_What this task involves_. Below are some records; retype all of them exactly.

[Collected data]
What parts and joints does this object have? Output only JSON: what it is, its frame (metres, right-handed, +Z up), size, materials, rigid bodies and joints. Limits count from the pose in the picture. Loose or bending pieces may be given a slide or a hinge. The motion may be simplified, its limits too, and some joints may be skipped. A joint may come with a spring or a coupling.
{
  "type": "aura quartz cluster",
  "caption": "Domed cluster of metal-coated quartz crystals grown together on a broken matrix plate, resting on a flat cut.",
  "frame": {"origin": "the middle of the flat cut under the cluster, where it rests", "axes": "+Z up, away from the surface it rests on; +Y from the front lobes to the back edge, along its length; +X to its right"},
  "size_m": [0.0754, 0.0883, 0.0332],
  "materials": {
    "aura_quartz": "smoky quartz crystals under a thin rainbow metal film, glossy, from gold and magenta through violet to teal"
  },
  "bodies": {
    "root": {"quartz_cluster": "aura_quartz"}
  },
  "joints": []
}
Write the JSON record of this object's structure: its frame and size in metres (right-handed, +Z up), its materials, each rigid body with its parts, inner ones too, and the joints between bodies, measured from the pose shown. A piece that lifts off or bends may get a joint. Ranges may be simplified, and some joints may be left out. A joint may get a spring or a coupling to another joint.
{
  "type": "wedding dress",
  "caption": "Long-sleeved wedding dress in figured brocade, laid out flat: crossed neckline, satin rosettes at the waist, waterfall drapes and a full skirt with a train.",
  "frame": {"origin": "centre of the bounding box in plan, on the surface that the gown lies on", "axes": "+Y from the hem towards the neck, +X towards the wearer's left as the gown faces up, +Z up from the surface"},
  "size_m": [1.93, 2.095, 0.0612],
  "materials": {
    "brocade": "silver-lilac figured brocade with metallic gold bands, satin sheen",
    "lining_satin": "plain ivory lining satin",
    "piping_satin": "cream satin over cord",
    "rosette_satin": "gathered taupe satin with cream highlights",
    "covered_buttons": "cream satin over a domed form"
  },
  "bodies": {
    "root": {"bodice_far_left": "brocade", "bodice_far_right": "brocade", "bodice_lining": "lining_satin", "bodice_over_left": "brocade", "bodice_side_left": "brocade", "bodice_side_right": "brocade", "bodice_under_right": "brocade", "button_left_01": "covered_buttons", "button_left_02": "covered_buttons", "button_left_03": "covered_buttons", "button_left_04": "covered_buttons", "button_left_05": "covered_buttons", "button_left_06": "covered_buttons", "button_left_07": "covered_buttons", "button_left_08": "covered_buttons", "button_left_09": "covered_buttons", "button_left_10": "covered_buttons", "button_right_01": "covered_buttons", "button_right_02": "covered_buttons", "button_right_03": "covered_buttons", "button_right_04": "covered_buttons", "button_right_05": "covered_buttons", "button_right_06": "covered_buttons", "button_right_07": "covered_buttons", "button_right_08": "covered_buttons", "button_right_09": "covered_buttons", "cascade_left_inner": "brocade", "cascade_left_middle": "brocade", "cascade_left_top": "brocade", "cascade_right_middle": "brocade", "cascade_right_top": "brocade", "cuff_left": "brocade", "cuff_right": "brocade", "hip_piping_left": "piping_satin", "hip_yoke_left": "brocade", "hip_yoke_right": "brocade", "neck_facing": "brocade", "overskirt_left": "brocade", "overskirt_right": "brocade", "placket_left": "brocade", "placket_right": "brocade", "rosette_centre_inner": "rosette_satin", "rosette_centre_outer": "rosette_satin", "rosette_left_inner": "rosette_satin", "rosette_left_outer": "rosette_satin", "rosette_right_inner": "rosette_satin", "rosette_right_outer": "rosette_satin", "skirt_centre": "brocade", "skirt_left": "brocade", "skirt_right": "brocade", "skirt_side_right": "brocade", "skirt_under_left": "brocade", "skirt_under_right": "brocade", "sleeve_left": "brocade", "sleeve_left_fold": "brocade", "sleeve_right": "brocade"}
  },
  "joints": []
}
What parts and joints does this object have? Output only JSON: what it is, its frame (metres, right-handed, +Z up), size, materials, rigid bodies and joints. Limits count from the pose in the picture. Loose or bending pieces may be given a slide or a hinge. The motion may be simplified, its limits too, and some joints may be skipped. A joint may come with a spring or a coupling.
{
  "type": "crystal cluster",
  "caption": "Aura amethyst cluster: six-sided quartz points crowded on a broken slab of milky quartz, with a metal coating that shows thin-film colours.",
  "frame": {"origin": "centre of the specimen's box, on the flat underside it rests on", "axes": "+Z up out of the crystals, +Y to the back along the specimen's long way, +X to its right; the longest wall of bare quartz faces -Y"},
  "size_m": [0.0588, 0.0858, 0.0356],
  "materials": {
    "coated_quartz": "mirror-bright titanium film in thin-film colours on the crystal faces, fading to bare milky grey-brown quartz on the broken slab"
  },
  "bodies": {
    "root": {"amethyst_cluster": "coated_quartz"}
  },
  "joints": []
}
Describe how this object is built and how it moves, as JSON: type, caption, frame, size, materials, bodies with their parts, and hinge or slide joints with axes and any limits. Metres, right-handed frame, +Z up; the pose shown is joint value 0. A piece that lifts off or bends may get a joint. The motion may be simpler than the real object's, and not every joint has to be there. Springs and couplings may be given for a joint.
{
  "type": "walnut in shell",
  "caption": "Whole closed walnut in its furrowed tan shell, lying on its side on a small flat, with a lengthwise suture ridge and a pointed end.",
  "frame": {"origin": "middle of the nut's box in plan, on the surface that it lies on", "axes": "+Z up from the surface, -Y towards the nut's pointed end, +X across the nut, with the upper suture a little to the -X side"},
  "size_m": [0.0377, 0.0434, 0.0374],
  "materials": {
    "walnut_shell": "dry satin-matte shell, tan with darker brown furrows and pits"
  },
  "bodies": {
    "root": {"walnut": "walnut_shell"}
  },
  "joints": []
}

_Solved problem_.
What parts and joints does this object have? Output only JSON: what it is, its frame (metres, right-handed, +Z up), size, materials, rigid bodies and joints. Limits count from the pose in the picture. Loose or bending pieces may be given a slide or a hinge. The motion may be simplified, its limits too, and some joints may be skipped. A joint may come with a spring or a coupling.
{
  "type": "aura quartz cluster",
  "caption": "Domed cluster of metal-coated quartz crystals grown together on a broken matrix plate, resting on a flat cut.",
  "frame": {"origin": "the middle of the flat cut under the cluster, where it rests", "axes": "+Z up, away from the surface it rests on; +Y from the front lobes to the back edge, along its length; +X to its right"},
  "size_m": [0.0754, 0.0883, 0.0332],
  "materials": {
    "aura_quartz": "smoky quartz crystals under a thin rainbow metal film, glossy, from gold and magenta through violet to teal"
  },
  "bodies": {
    "root": {"quartz_cluster": "aura_quartz"}
  },
  "joints": []
}
Write the JSON record of this object's structure: its frame and size in metres (right-handed, +Z up), its materials, each rigid body with its parts, inner ones too, and the joints between bodies, measured from the pose shown. A piece that lifts off or bends may get a joint. Ranges may be simplified, and some joints may be left out. A joint may get a spring or a coupling to another joint.
{
  "type": "wedding dress",
  "caption": "Long-sleeved wedding dress in figured brocade, laid out flat: crossed neckline, satin rosettes at the waist, waterfall drapes and a full skirt with a train.",
  "frame": {"origin": "centre of the bounding box in plan, on the surface that the gown lies on", "axes": "+Y from the hem towards the neck, +X towards the wearer's left as the gown faces up, +Z up from the surface"},
  "size_m": [1.93, 2.095, 0.0612],
  "materials": {
    "brocade": "silver-lilac figured brocade with metallic gold bands, satin sheen",
    "lining_satin": "plain ivory lining satin",
    "piping_satin": "cream satin over cord",
    "rosette_satin": "gathered taupe satin with cream highlights",
    "covered_buttons": "cream satin over a domed form"
  },
  "bodies": {
    "root": {"bodice_far_left": "brocade", "bodice_far_right": "brocade", "bodice_lining": "lining_satin", "bodice_over_left": "brocade", "bodice_side_left": "brocade", "bodice_side_right": "brocade", "bodice_under_right": "brocade", "button_left_01": "covered_buttons", "button_left_02": "covered_buttons", "button_left_03": "covered_buttons", "button_left_04": "covered_buttons", "button_left_05": "covered_buttons", "button_left_06": "covered_buttons", "button_left_07": "covered_buttons", "button_left_08": "covered_buttons", "button_left_09": "covered_buttons", "button_left_10": "covered_buttons", "button_right_01": "covered_buttons", "button_right_02": "covered_buttons", "button_right_03": "covered_buttons", "button_right_04": "covered_buttons", "button_right_05": "covered_buttons", "button_right_06": "covered_buttons", "button_right_07": "covered_buttons", "button_right_08": "covered_buttons", "button_right_09": "covered_buttons", "cascade_left_inner": "brocade", "cascade_left_middle": "brocade", "cascade_left_top": "brocade", "cascade_right_middle": "brocade", "cascade_right_top": "brocade", "cuff_left": "brocade", "cuff_right": "brocade", "hip_piping_left": "piping_satin", "hip_yoke_left": "brocade", "hip_yoke_right": "brocade", "neck_facing": "brocade", "overskirt_left": "brocade", "overskirt_right": "brocade", "placket_left": "brocade", "placket_right": "brocade", "rosette_centre_inner": "rosette_satin", "rosette_centre_outer": "rosette_satin", "rosette_left_inner": "rosette_satin", "rosette_left_outer": "rosette_satin", "rosette_right_inner": "rosette_satin", "rosette_right_outer": "rosette_satin", "skirt_centre": "brocade", "skirt_left": "brocade", "skirt_right": "brocade", "skirt_side_right": "brocade", "skirt_under_left": "brocade", "skirt_under_right": "brocade", "sleeve_left": "brocade", "sleeve_left_fold": "brocade", "sleeve_right": "brocade"}
  },
  "joints": []
}
What parts and joints does this object have? Output only JSON: what it is, its frame (metres, right-handed, +Z up), size, materials, rigid bodies and joints. Limits count from the pose in the picture. Loose or bending pieces may be given a slide or a hinge. The motion may be simplified, its limits too, and some joints may be skipped. A joint may come with a spring or a coupling.
{
  "type": "crystal cluster",
  "caption": "Aura amethyst cluster: six-sided quartz points crowded on a broken slab of milky quartz, with a metal coating that shows thin-film colours.",
  "frame": {"origin": "centre of the specimen's box, on the flat underside it rests on", "axes": "+Z up out of the crystals, +Y to the back along the specimen's long way, +X to its right; the longest wall of bare quartz faces -Y"},
  "size_m": [0.0588, 0.0858, 0.0356],
  "materials": {
    "coated_quartz": "mirror-bright titanium film in thin-film colours on the crystal faces, fading to bare milky grey-brown quartz on the broken slab"
  },
  "bodies": {
    "root": {"amethyst_cluster": "coated_quartz"}
  },
  "joints": []
}
Describe how this object is built and how it moves, as JSON: type, caption, frame, size, materials, bodies with their parts, and hinge or slide joints with axes and any limits. Metres, right-handed frame, +Z up; the pose shown is joint value 0. A piece that lifts off or bends may get a joint. The motion may be simpler than the real object's, and not every joint has to be there. Springs and couplings may be given for a joint.
{
  "type": "walnut in shell",
  "caption": "Whole closed walnut in its furrowed tan shell, lying on its side on a small flat, with a lengthwise suture ridge and a pointed end.",
  "frame": {"origin": "middle of the nut's box in plan, on the surface that it lies on", "axes": "+Z up from the surface, -Y towards the nut's pointed end, +X across the nut, with the upper suture a little to the -X side"},
  "size_m": [0.0377, 0.0434, 0.0374],
  "materials": {
    "walnut_shell": "dry satin-matte shell, tan with darker brown furrows and pits"
  },
  "bodies": {
    "root": {"walnut": "walnut_shell"}
  },
  "joints": []
}